__Directive__
Reproduce all records verbatim.

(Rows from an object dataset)

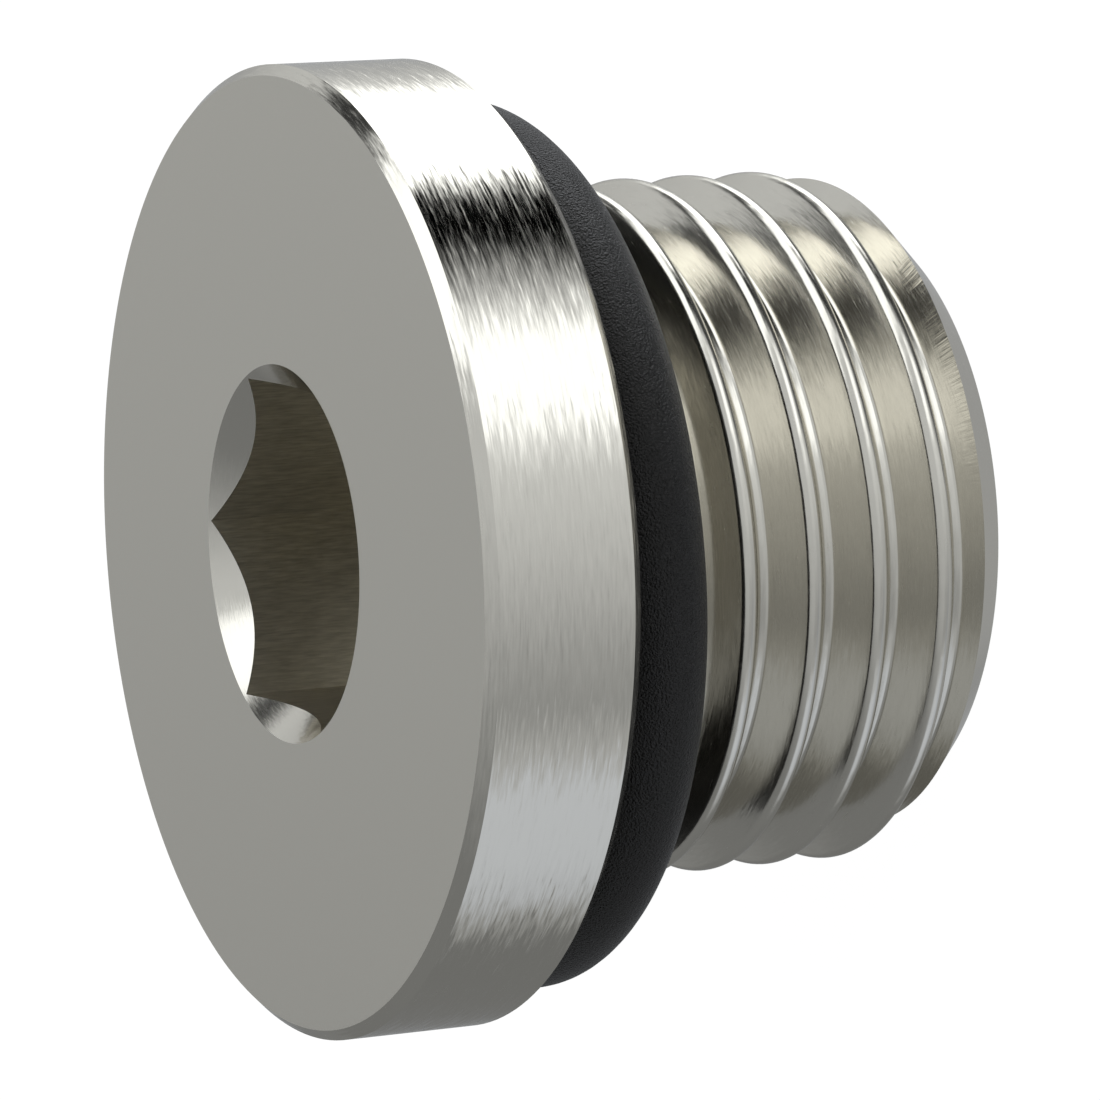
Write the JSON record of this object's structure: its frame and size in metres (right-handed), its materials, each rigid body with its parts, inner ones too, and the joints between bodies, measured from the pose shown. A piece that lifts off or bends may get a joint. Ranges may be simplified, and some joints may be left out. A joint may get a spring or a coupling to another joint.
{
  "type": "hex socket plug",
  "caption": "Screw-in sealing plug: round flat head with a hexagon socket, rubber ring under the head, short straight pipe thread with a chamfered end.",
  "frame": {"origin": "centre of the tail's end face, on which the plug stands", "axes": "+Z along the plug's axis from the tail to the socket; +X towards the side where the sealing ring touches the head"},
  "size_m": [0.018, 0.018, 0.012],
  "materials": {
    "steel": "fine-turned, satin",
    "rubber": "fine-grained, matt"
  },
  "bodies": {
    "root": {"plug_body": "steel", "o_ring": "rubber"}
  },
  "joints": []
}
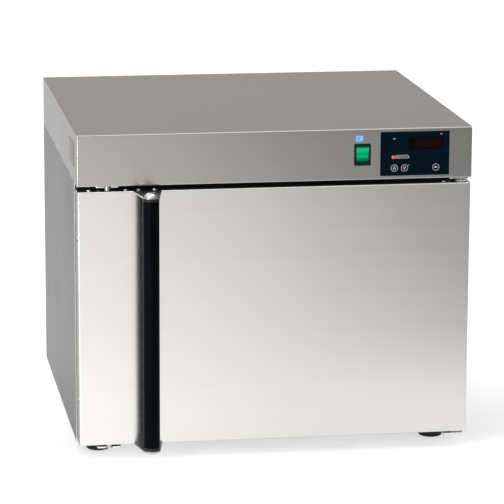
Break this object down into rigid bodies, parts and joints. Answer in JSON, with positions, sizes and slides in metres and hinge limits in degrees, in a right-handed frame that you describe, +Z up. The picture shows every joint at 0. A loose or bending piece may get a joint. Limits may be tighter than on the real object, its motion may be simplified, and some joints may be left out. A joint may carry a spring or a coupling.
{
  "type": "laboratory incubator",
  "caption": "Bench-top laboratory incubator: stainless cabinet, control hood, full-width door with tubular pull handle, wire shelves and a fan-driven air duct.",
  "frame": {"origin": "on the bench surface, in the middle of the whole outline including the handle and the mains inlet", "axes": "+Z up, the door and the controls face -Y, +X to the right as seen by someone at the door"},
  "size_m": [0.6004, 0.621, 0.505],
  "materials": {
    "stainless": "satin",
    "liner_steel": "satin",
    "fastener_steel": "gloss",
    "pin_steel": "satin",
    "wool": "matte",
    "grip": "satin",
    "foot_rubber": "matte",
    "seal": "matte",
    "membrane": "satin",
    "window": "gloss",
    "black_plastic": "satin",
    "rocker_green": "gloss",
    "label_blue": "satin",
    "plate_grey": "satin",
    "nylon": "satin",
    "circuit": "satin",
    "terminal": "matte",
    "alloy": "satin",
    "brass": "satin",
    "copper": "satin",
    "dark_steel": "satin",
    "heater_steel": "satin",
    "black_coat": "satin"
  },
  "bodies": {
    "cabinet": {"hood_cover": "stainless", "side_panel_left": "stainless", "side_panel_right": "stainless", "floor_panel": "stainless", "rear_panel": "stainless", "top_deck": "stainless", "front_frame": "black_coat", "cabinet_insulation": "wool", "inner_liner": "liner_steel", "shelf_rack_left": "liner_steel", "shelf_rack_right": "liner_steel", "shelf_upper": "liner_steel", "shelf_lower": "liner_steel", "air_baffle": "liner_steel", "heater": "heater_steel", "fan_motor": "dark_steel", "temperature_probe": "liner_steel", "limit_sensor": "copper", "keypad_overlay": "membrane", "display_window": "window", "controller_housing": "black_plastic", "controller_board": "circuit", "switch_body": "black_plastic", "switch_label": "label_blue", "terminal_block": "terminal", "relay_heatsink": "alloy", "power_inlet": "black_plastic", "inlet_pins": "brass", "cable_gland": "black_plastic", "rating_plate": "plate_grey", "hood_screws": "fastener_steel", "hinge_bracket_top": "stainless", "hinge_bracket_bottom": "stainless", "hinge_pins": "pin_steel", "catch_bracket_top": "stainless", "catch_bracket_bottom": "stainless", "catch_magnets": "pin_steel", "bracket_screws": "fastener_steel", "feet": "foot_rubber", "foot_screws": "fastener_steel"},
    "door": {"door_skin": "stainless", "door_inner_panel": "liner_steel", "door_insulation": "wool", "door_gasket": "seal", "edge_clips": "nylon", "door_screws": "fastener_steel", "strike_plates": "pin_steel", "hinge_bushes": "nylon", "handle_tube": "grip", "handle_caps": "grip", "handle_bracket_top": "stainless", "handle_bracket_bottom": "stainless", "handle_bolts": "fastener_steel"},
    "fan": {"fan_shaft": "pin_steel", "fan_wheel": "liner_steel"},
    "rocker": {"switch_rocker": "rocker_green"},
    "up_key": {"key_up": "membrane"},
    "down_key": {"key_down": "membrane"},
    "set_key": {"key_set": "membrane"}
  },
  "joints": [
    {"name": "door_hinge", "type": "hinge", "parent": "cabinet", "child": "door", "pos_m": [0.288, -0.2375, 0.224], "axis": [0, 0, 1], "range_deg": [0, 180]},
    {"name": "switch_rock", "type": "hinge", "parent": "cabinet", "child": "rocker", "pos_m": [0.1309, -0.2545, 0.466], "axis": [-1, 0, 0], "range_deg": [0, 16]},
    {"name": "up_press", "type": "slide", "parent": "cabinet", "child": "up_key", "axis": [0, 1, 0], "range_m": [0, 0.0005], "stiffness_N_per_m": 1000, "springref_m": -0.0003},
    {"name": "down_press", "type": "slide", "parent": "cabinet", "child": "down_key", "axis": [0, 1, 0], "range_m": [0, 0.0005], "stiffness_N_per_m": 1000, "springref_m": -0.0003},
    {"name": "set_press", "type": "slide", "parent": "cabinet", "child": "set_key", "axis": [0, 1, 0], "range_m": [0, 0.0005], "stiffness_N_per_m": 1000, "springref_m": -0.0003},
    {"name": "fan_spin", "type": "hinge", "parent": "cabinet", "child": "fan", "pos_m": [0, 0.2245, 0.227], "axis": [0, 1, 0], "continuous": true}
  ]
}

__Full response__
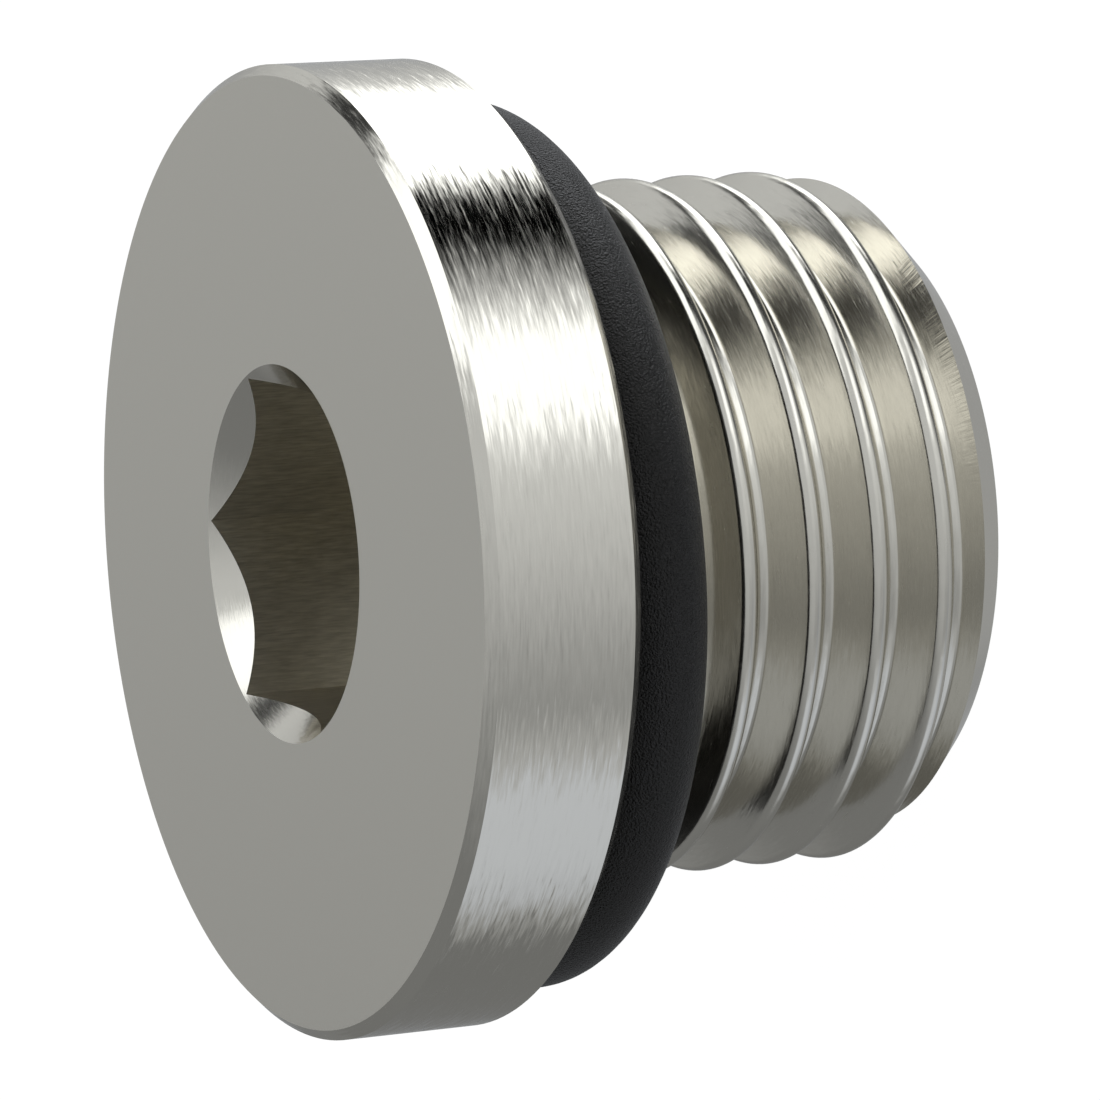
Write the JSON record of this object's structure: its frame and size in metres (right-handed), its materials, each rigid body with its parts, inner ones too, and the joints between bodies, measured from the pose shown. A piece that lifts off or bends may get a joint. Ranges may be simplified, and some joints may be left out. A joint may get a spring or a coupling to another joint.
{
  "type": "hex socket plug",
  "caption": "Screw-in sealing plug: round flat head with a hexagon socket, rubber ring under the head, short straight pipe thread with a chamfered end.",
  "frame": {"origin": "centre of the tail's end face, on which the plug stands", "axes": "+Z along the plug's axis from the tail to the socket; +X towards the side where the sealing ring touches the head"},
  "size_m": [0.018, 0.018, 0.012],
  "materials": {
    "steel": "fine-turned, satin",
    "rubber": "fine-grained, matt"
  },
  "bodies": {
    "root": {"plug_body": "steel", "o_ring": "rubber"}
  },
  "joints": []
}
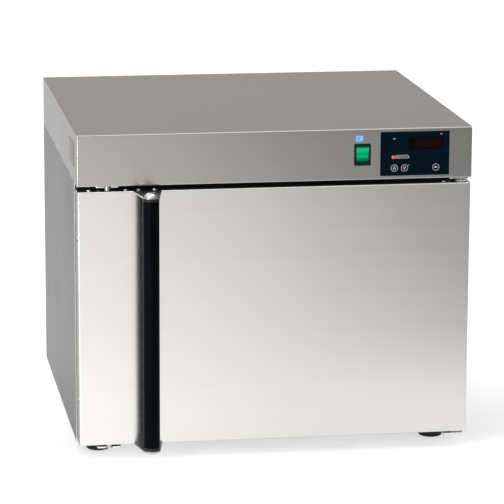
Break this object down into rigid bodies, parts and joints. Answer in JSON, with positions, sizes and slides in metres and hinge limits in degrees, in a right-handed frame that you describe, +Z up. The picture shows every joint at 0. A loose or bending piece may get a joint. Limits may be tighter than on the real object, its motion may be simplified, and some joints may be left out. A joint may carry a spring or a coupling.
{
  "type": "laboratory incubator",
  "caption": "Bench-top laboratory incubator: stainless cabinet, control hood, full-width door with tubular pull handle, wire shelves and a fan-driven air duct.",
  "frame": {"origin": "on the bench surface, in the middle of the whole outline including the handle and the mains inlet", "axes": "+Z up, the door and the controls face -Y, +X to the right as seen by someone at the door"},
  "size_m": [0.6004, 0.621, 0.505],
  "materials": {
    "stainless": "satin",
    "liner_steel": "satin",
    "fastener_steel": "gloss",
    "pin_steel": "satin",
    "wool": "matte",
    "grip": "satin",
    "foot_rubber": "matte",
    "seal": "matte",
    "membrane": "satin",
    "window": "gloss",
    "black_plastic": "satin",
    "rocker_green": "gloss",
    "label_blue": "satin",
    "plate_grey": "satin",
    "nylon": "satin",
    "circuit": "satin",
    "terminal": "matte",
    "alloy": "satin",
    "brass": "satin",
    "copper": "satin",
    "dark_steel": "satin",
    "heater_steel": "satin",
    "black_coat": "satin"
  },
  "bodies": {
    "cabinet": {"hood_cover": "stainless", "side_panel_left": "stainless", "side_panel_right": "stainless", "floor_panel": "stainless", "rear_panel": "stainless", "top_deck": "stainless", "front_frame": "black_coat", "cabinet_insulation": "wool", "inner_liner": "liner_steel", "shelf_rack_left": "liner_steel", "shelf_rack_right": "liner_steel", "shelf_upper": "liner_steel", "shelf_lower": "liner_steel", "air_baffle": "liner_steel", "heater": "heater_steel", "fan_motor": "dark_steel", "temperature_probe": "liner_steel", "limit_sensor": "copper", "keypad_overlay": "membrane", "display_window": "window", "controller_housing": "black_plastic", "controller_board": "circuit", "switch_body": "black_plastic", "switch_label": "label_blue", "terminal_block": "terminal", "relay_heatsink": "alloy", "power_inlet": "black_plastic", "inlet_pins": "brass", "cable_gland": "black_plastic", "rating_plate": "plate_grey", "hood_screws": "fastener_steel", "hinge_bracket_top": "stainless", "hinge_bracket_bottom": "stainless", "hinge_pins": "pin_steel", "catch_bracket_top": "stainless", "catch_bracket_bottom": "stainless", "catch_magnets": "pin_steel", "bracket_screws": "fastener_steel", "feet": "foot_rubber", "foot_screws": "fastener_steel"},
    "door": {"door_skin": "stainless", "door_inner_panel": "liner_steel", "door_insulation": "wool", "door_gasket": "seal", "edge_clips": "nylon", "door_screws": "fastener_steel", "strike_plates": "pin_steel", "hinge_bushes": "nylon", "handle_tube": "grip", "handle_caps": "grip", "handle_bracket_top": "stainless", "handle_bracket_bottom": "stainless", "handle_bolts": "fastener_steel"},
    "fan": {"fan_shaft": "pin_steel", "fan_wheel": "liner_steel"},
    "rocker": {"switch_rocker": "rocker_green"},
    "up_key": {"key_up": "membrane"},
    "down_key": {"key_down": "membrane"},
    "set_key": {"key_set": "membrane"}
  },
  "joints": [
    {"name": "door_hinge", "type": "hinge", "parent": "cabinet", "child": "door", "pos_m": [0.288, -0.2375, 0.224], "axis": [0, 0, 1], "range_deg": [0, 180]},
    {"name": "switch_rock", "type": "hinge", "parent": "cabinet", "child": "rocker", "pos_m": [0.1309, -0.2545, 0.466], "axis": [-1, 0, 0], "range_deg": [0, 16]},
    {"name": "up_press", "type": "slide", "parent": "cabinet", "child": "up_key", "axis": [0, 1, 0], "range_m": [0, 0.0005], "stiffness_N_per_m": 1000, "springref_m": -0.0003},
    {"name": "down_press", "type": "slide", "parent": "cabinet", "child": "down_key", "axis": [0, 1, 0], "range_m": [0, 0.0005], "stiffness_N_per_m": 1000, "springref_m": -0.0003},
    {"name": "set_press", "type": "slide", "parent": "cabinet", "child": "set_key", "axis": [0, 1, 0], "range_m": [0, 0.0005], "stiffness_N_per_m": 1000, "springref_m": -0.0003},
    {"name": "fan_spin", "type": "hinge", "parent": "cabinet", "child": "fan", "pos_m": [0, 0.2245, 0.227], "axis": [0, 1, 0], "continuous": true}
  ]
}